The real focus of attention currently is the Green Party. In Britain, the Green Party is represented by one lone member, Caroline Lucas, who is an ardent opponent of Israel and not only supporter of but active campaigner for BDS, labelling Israel an apartheid state and the Board of Deputies of British Jews the “Zionist lobby.” She even blamed Israel for the 2008 Mumbai terrorist attack perpetrated by Pakistani Muslim zealots that killed about 200, including the Chabad rabbi and his wife, and supports violent action against Israeli interests.

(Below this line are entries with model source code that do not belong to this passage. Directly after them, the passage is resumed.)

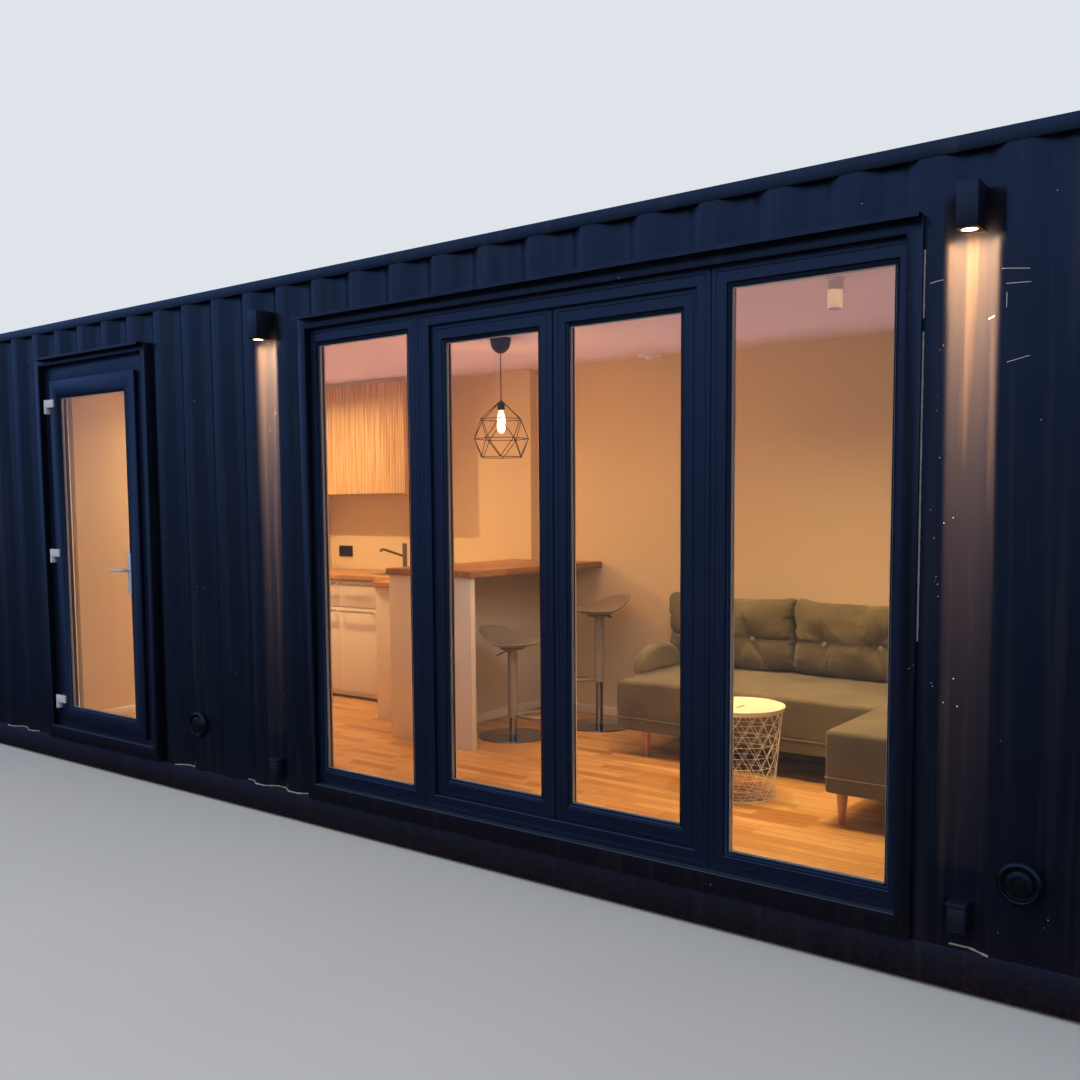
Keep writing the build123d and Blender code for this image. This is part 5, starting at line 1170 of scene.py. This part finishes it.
CUSHIONS = (("left", 2.585, 3.427), ("middle", 3.437, 4.187), ("right", 4.197, 4.950))
button_cloth = woven_cloth("olive_button_cloth", "#92866a", "#a89c7c")
bm = bmesh.new()
for name, left, right in CUSHIONS:
    for x in fibre_cushion(name + "_back_cushion", left, right):
        turned(bm, [(0, -0.004), (0.013, -0.002), (0.0155, 0.002), (0.012, 0.008), (0, 0.0105)],
               Matrix.Translation((x, 0.951, SEAM_LEVEL)) @ Matrix.Rotation(pi / 2, 4, "X"), 20)
buttons = put("sofa_cushion_buttons", bm, button_cloth)


def turned_beech(name):
    """Beech turned on a lathe: pale pinkish brown with short upright flecks."""
    made, tree, shader, place = new_material(name)
    along = add(tree, "Mapping", {"Vector": place, "Scale": (240, 240, 22)})
    fleck = add(tree, "TexNoise", {"Vector": along, "Scale": 1.0, "Detail": 3.0})
    tone = add(tree, "Mix", {0: fleck, 6: linear("#b98255"), 7: linear("#d39f70")},
               data_type="RGBA")
    finish(shader, tone, fleck, (0.35, 0.5), fleck, 0.0002)
    return made


bm = bmesh.new()
for x, y in ((2.843, 0.304), (2.843, 1.024), (4.253, -0.306), (4.893, -0.306), (4.893, 1.024)):
    turned(bm, [(0, floor_top), (0.012, floor_top), (0.0145, floor_top + 0.003), (0.026, 0.392),
                (0.026, 0.3995), (0, 0.3995)], Matrix.Translation((x, y, 0)), 28)
put("sofa_turned_legs", bm, turned_beech("turned_beech"), replaced=["sofa_legs"])


# The side table: a basket of welded wire in a triangle lattice that widens upwards, powder coated
# pale cream, with a pressed steel tray as its lid.
def lattice_basket(name, sizes):
    """Geometry Nodes: rings and slanting wires of a cone, every other ring turned half a step."""
    tree = bpy.data.node_groups.new(name, "GeometryNodeTree")
    for label, kind in (("Low radius", "Float"), ("Top radius", "Float"), ("Height", "Float"),
                        ("Wire radius", "Float"), ("Columns", "Int"), ("Rows", "Int"),
                        ("Material", "Material")):
        tree.interface.new_socket(label, in_out="INPUT", socket_type="NodeSocket" + kind)
    tree.interface.new_socket("Geometry", in_out="OUTPUT", socket_type="NodeSocketGeometry")
    given = add(tree, "NodeGroupInput").outputs
    cone = add(tree, "GeometryNodeMeshCone",
               {"Vertices": given["Columns"], "Side Segments": given["Rows"],
                "Radius Top": given["Top radius"], "Radius Bottom": given["Low radius"],
                "Depth": given["Height"]}, fill_type="NONE")
    place = add(tree, "GeometryNodeInputPosition")
    level = add(tree, "SeparateXYZ", {0: place}).outputs["Z"]
    share = add(tree, "Math", {0: level, 1: given["Height"]}, operation="DIVIDE")
    row = add(tree, "Math", {0: share, 1: given["Rows"]}, operation="MULTIPLY")
    whole = add(tree, "Math", {0: row}, operation="ROUND")
    odd = add(tree, "Math", {0: whole, 1: 2.0}, operation="MODULO")
    half_step = add(tree, "Math", {0: pi, 1: given["Columns"]}, operation="DIVIDE")
    angle = add(tree, "Math", {0: odd, 1: half_step}, operation="MULTIPLY")
    spun = add(tree, "VectorRotate", {"Vector": place, "Angle": angle}, rotation_type="Z_AXIS")
    moved = add(tree, "GeometryNodeSetPosition", {"Geometry": cone.outputs["Mesh"],
                                                  "Position": spun})
    cut = add(tree, "GeometryNodeTriangulate", {"Mesh": moved}, quad_method="SHORTEST_DIAGONAL")
    lines = add(tree, "GeometryNodeMeshToCurve", {"Mesh": cut})
    round_wire = add(tree, "GeometryNodeCurvePrimitiveCircle",
                     {"Resolution": 6, "Radius": given["Wire radius"]})
    solid = add(tree, "GeometryNodeCurveToMesh",
                {"Curve": lines, "Profile Curve": round_wire.outputs["Curve"], "Fill Caps": True})
    real = add(tree, "GeometryNodeRealizeInstances", {"Geometry": solid})
    dressed = add(tree, "GeometryNodeSetMaterial", {"Geometry": real,
                                                    "Material": given["Material"]})
    add(tree, "NodeGroupOutput", {"Geometry": dressed})
    return grown(name, tree, sizes)


def grown(name, tree, sizes):
    """Runs a geometry tree on an empty mesh and gives back the plain mesh that it grows."""
    holder = bpy.data.objects.new(name, bpy.data.meshes.new(name + "_seed"))
    bpy.context.scene.collection.objects.link(holder)
    grower = holder.modifiers.new("grow", "NODES")
    grower.node_group = tree
    sockets = {item.name: item.identifier for item in tree.interface.items_tree
               if item.item_type == "SOCKET" and item.in_out == "INPUT"}
    for label, value in sizes.items():
        grower[sockets[label]] = value
    evaluated = holder.evaluated_get(bpy.context.evaluated_depsgraph_get())
    mesh = bpy.data.meshes.new_from_object(evaluated)
    mesh.name = name
    bpy.data.objects.remove(holder)
    return mesh


table_low, table_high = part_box("side_table")
table_x, table_y = (table_low.x + table_high.x) / 2, (table_low.y + table_high.y) / 2
RIM_RING, BASE_WIRE = 0.164, 0.002
cream_steel = coated("cream_powder_coated_steel", "#e9e2c8", "#f1ebd4", 0.05, 0.38, 0.001, 0.0001)
basket = lattice_basket("table_wire_basket", {
    "Low radius": 0.166, "Top radius": 0.205, "Height": table_high.z - floor_top - 0.018,
    "Wire radius": 0.0014, "Columns": 18, "Rows": 8, "Material": cream_steel})
basket.transform(Matrix.Translation((table_x, table_y, floor_top + 0.003)))
put("table_wire_basket", basket, cream_steel, replaced=["side_table"],
    smooth=60)
bm = bmesh.new()
middle = Vector((table_x, table_y, floor_top + 0.005))
for radius in (RIM_RING, 0.110, 0.056):
    ring = [middle + around(radius, pi * k / 18) for k in range(37)]
    for start, end in zip(ring, ring[1:]):
        wire(bm, start, end, BASE_WIRE)
for k in range(12):
    wire(bm, middle + around(0.056, pi * k / 6), middle + around(RIM_RING, pi * k / 6), BASE_WIRE)
put("table_basket_base", bm, cream_steel)
bm = bmesh.new()
turned(bm, [(0, -0.010), (0.200, -0.010), (0.208, -0.008), (0.2125, -0.001), (0.216, 0.0),
            (0.2175, -0.002), (0.2125, -0.022), (0.205, -0.026), (0.198, -0.024), (0.192, -0.0125),
            (0, -0.0125)], Matrix.Translation((table_x, table_y, table_high.z)), 64)
put("table_tray_top", bm, cream_steel)
soft_lamp("tray_light", (table_x, table_y, 2.55), DOWN, 0.1, 0.1, 12, "#e6ffb0", 16)
# A thin black slab on the tray stands for its slot: the black is painted shade inside the slot.
slabs("table_tray_slot_shade", black_plastic, "white_fitting",
      ((table_x - 0.006, table_y - 0.040, table_high.z - 0.0125),
       (table_x + 0.006, table_y + 0.040, table_high.z - 0.0092), 0.0008))
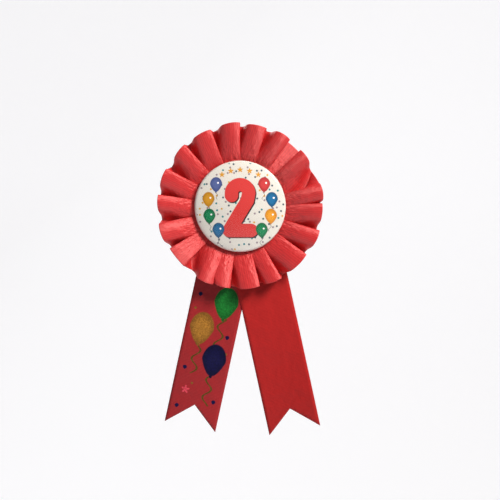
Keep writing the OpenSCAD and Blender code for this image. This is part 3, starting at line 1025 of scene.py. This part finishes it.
# %% [markdown]
# ## Studio
# A pale sweep stands well behind and below, so that no shadow falls close to the ribbon. One large
# soft light at the upper right in front is the key; it is what makes the pleats at the upper right
# and the lower left flash. Weaker ones fill from the left and from above, and one behind lights the
# back.

# %% Studio
FLOOR_Z, WALL_Y, WALL_TOP, CURVE_R, HALF = -0.62, 1.3, 6.0, 0.7, 9.0


def sweep():
    """A floor that curves up into a wall, in metres, and glows a little."""
    bm = bmesh.new()
    foot = WALL_Y - CURVE_R
    line = [(-HALF, FLOOR_Z), (foot, FLOOR_Z)]
    for i in range(1, ARC_STEPS + 1):
        a = math.pi / 2 * i / ARC_STEPS
        line.append((foot + CURVE_R * math.sin(a), FLOOR_Z + CURVE_R * (1 - math.cos(a))))
    line.append((WALL_Y, WALL_TOP))
    verts = [bm.verts.new((-HALF, y, z)) for y, z in line]
    edges = [bm.edges.new(pair) for pair in zip(verts, verts[1:])]
    wide = bmesh.ops.extrude_edge_only(bm, edges=edges)["geom"]
    bmesh.ops.translate(bm, vec=(2 * HALF, 0, 0),
                        verts=[g for g in wide if isinstance(g, bmesh.types.BMVert)])
    bmesh.ops.recalc_face_normals(bm, faces=bm.faces)
    for face in bm.faces:
        face.smooth = True
    mesh = bpy.data.meshes.new("sweep")
    bm.to_mesh(mesh)
    bm.free()
    backdrop = bpy.data.objects.new("sweep", mesh)
    scene.collection.objects.link(backdrop)
    material, tree, output = new_material("matte_paper_sweep")
    # The floor dims towards the front, so that the badge's film mirrors no bright edge of it.
    y = add(tree, "SeparateXYZ", {0: add(tree, "TexCoord").outputs["Object"]}).outputs["Y"]
    glow = add(tree, "MapRange", {"Value": y, "From Min": -3.8, "From Max": 0.2, "To Min": 0.12,
                                  "To Max": 0.62}, interpolation_type="SMOOTHSTEP").outputs[0]
    shader = add(tree, "BsdfPrincipled", {"Base Color": colour("#B4B4B6"), "Roughness": 0.9,
                                          "Emission Color": colour("#FAFAFC"),
                                          "Emission Strength": glow})
    tree.links.new(shader.outputs[0], output.inputs[0])
    mesh.materials.append(material)


def soft_light(name, place, size, power, tint="#FFFFFF"):
    """A round lamp turned to the rosette: place and size in metres, power in watts."""
    data = bpy.data.lights.new(name, "AREA")
    data.shape = "DISK"
    data.size = size
    data.energy = power
    data.color = colour(tint)[:3]
    light = bpy.data.objects.new(name, data)
    light.location = place
    light.rotation_euler = (centre - Vector(place)).to_track_quat("-Z", "Y").to_euler()
    scene.collection.objects.link(light)


sweep()
soft_light("key", (0.50, -0.52, 0.50), 0.34, 13, "#FFF8F0")
soft_light("fill", (-0.9, -0.9, 0.1), 0.8, 0.6, "#F2F5FF")
soft_light("top", (0.0, -0.2, 1.1), 0.7, 2)
soft_light("behind", (-0.5, 0.9, 0.5), 0.7, 5)

world = bpy.data.worlds.new("studio")
world.use_nodes = True
background = world.node_tree.nodes["Background"]
background.inputs["Color"].default_value = colour("#F4F5F8")
background.inputs["Strength"].default_value = 0.14
scene.world = world
scene.view_settings.view_transform = "Standard"

# %% [markdown]
# ## Finish
# The view layer is brought up to date once more.

# %% Finish
bpy.context.view_layer.update()
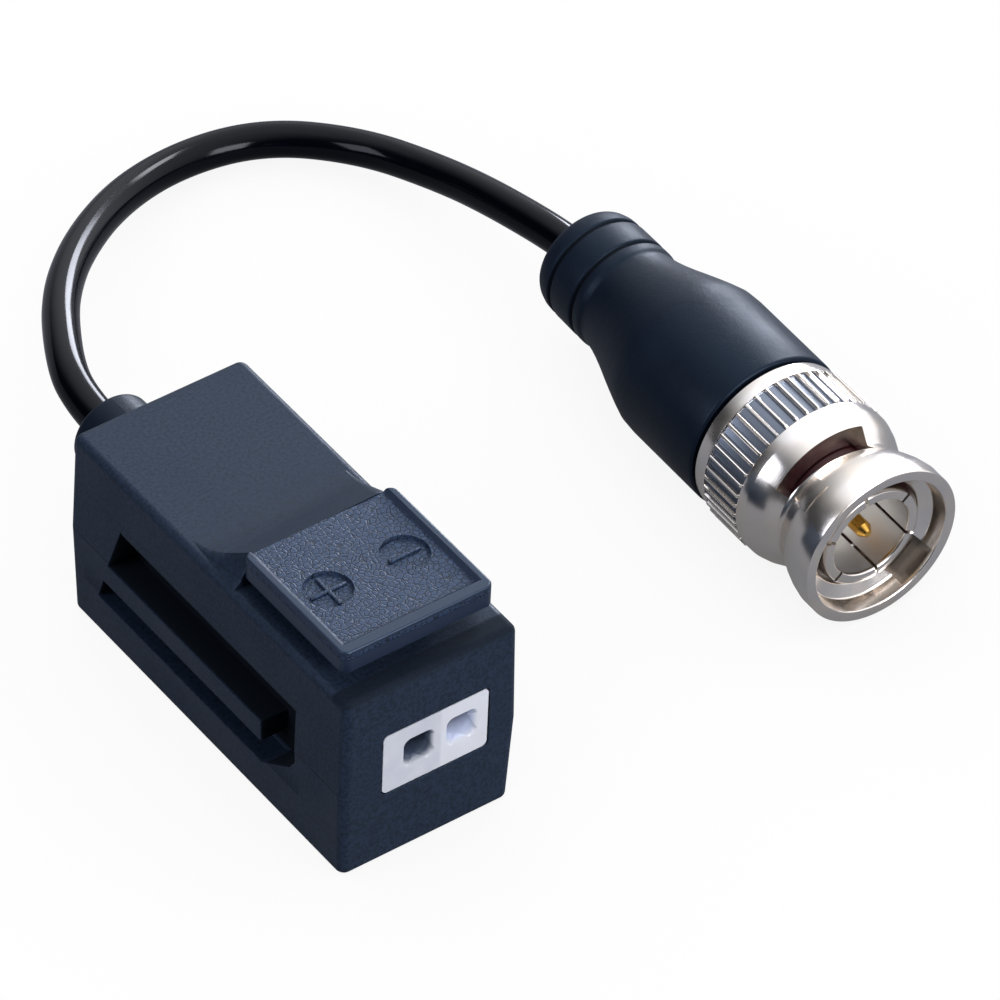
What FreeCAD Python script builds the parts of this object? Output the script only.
"""Passive video balun: a small black housing with two push-in wire terminals under a
press lever, and a short coaxial pigtail that ends in a moulded BNC plug.

Millimetres. The origin is the middle of the housing's base. The terminals face -Y,
the cable leaves towards +Y, and the housing stands on Z = 0.
The plug's own pieces are drawn along an axis of their own. A distance called "back" is
measured from the coupling nut's front rim towards the cable.
"""
import FreeCAD
import Part
import math
import os
from FreeCAD import Vector

# Housing
body_width = 16.4
body_length = 37.0
body_height = 18.2
parting_height = 8.7
top_draft = 0.16
base_draft = 0.29
wall = 1.4
upright_edge_radius = 0.8
top_edge_radius = 0.7
base_edge_radius = 0.5
lip_thickness = 0.6
lip_height = 0.9
lip_gap = 0.08

# Sliding recess in the left side, with a rib flush with the side.
# A size that ends in "from_front" or "from_back" is measured from that face of the housing.
recess_depth = 2.6
recess_wall = 1.0
recess_from_front = 6.4
recess_from_back = 3.9
recess_back_lean = 0.333
recess_top = 13.8
rib_top = 8.2
rib_bottom = 6.1
rib_from_front = 10.9
channel_bottom = 3.85
pocket_corner_from_front = 7.2
pocket_corner_z = 6.3
pocket_shoulder_z = 7.5

# Hood behind the lever. A size that ends in "rise" is measured up from the roof, and one
# that ends in "inset" is measured in from the housing's sides.
hood_start_from_front = 23.5
hood_crest_from_front = 15.4
hood_crest_rise = 3.2
hood_crest_inset = 1.2
hood_crest_radius = 1.6
hood_flank_spread = 0.7
hood_foot_inset = 0.75
hood_foot_radius = 0.3
hood_foot_sink = 0.08
# How far along the hood, and how far up, each of its sections stands
hood_curve = [
    (0.0, 0.0),
    (0.123, 0.008),
    (0.222, 0.03),
    (0.346, 0.1),
    (0.472, 0.22),
    (0.611, 0.41),
    (0.783, 0.68),
    (0.922, 0.9),
    (1.0, 1.0),
]

# Press lever
pad_inset = 1.2
pad_gap_to_hood = 0.06
pad_from_front = 2.05
pad_top_rise = 3.5
pad_thickness = 2.05
pad_corner_radius = 0.7
pad_edge_radius = 0.2
field_depth = 0.4
field_rim = 0.55
field_slope = 0.45
field_front_margin = 0.95
dish_radius = 2.0
dish_depth = 0.3
dish_inset = 4.64
dish_from_front = 8.95
pivot_from_front = 16.6
pivot_rise = 0.5
pin_radius = 0.6
pin_running_gap = 0.05
pin_seat_gap = 0.01
pin_end_inset = 1.7
knuckle_radius = 1.0
knuckle_width = 3.0
knuckle_x = 3.5
knuckle_gap = 0.15
arm_from_front = 13.9
arm_bottom_rise = 0.45
arm_root = 0.1
press_angle = 5.0

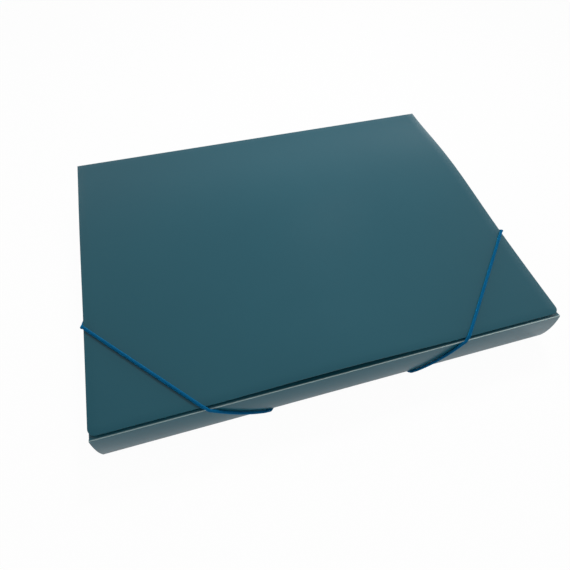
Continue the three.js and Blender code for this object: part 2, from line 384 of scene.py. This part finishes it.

Elizabeth May, the leader of the Canadian Green Party and its sole MP here, is not a supporter of BDS, is a supporter of Israel, but has permitted two BDS resolutions to go to the floor of the Convention in August, one denying income tax deductible status to the Jewish National Fund and another endorsing the BDS movement. Further, outspoken anti-Semites have been candidates for the Green party of Canada. For example, Marika Schaefer produced a video denying the Holocaust and calling it “the biggest and most pernicious, persistent lie in all of history,” denied there were death camps and insisted that the showers were used to keep the inmates healthy. She has been denounced by the partly leadership and a process has been set up to expel her from the party.

We await the August Convention to examine the fallout.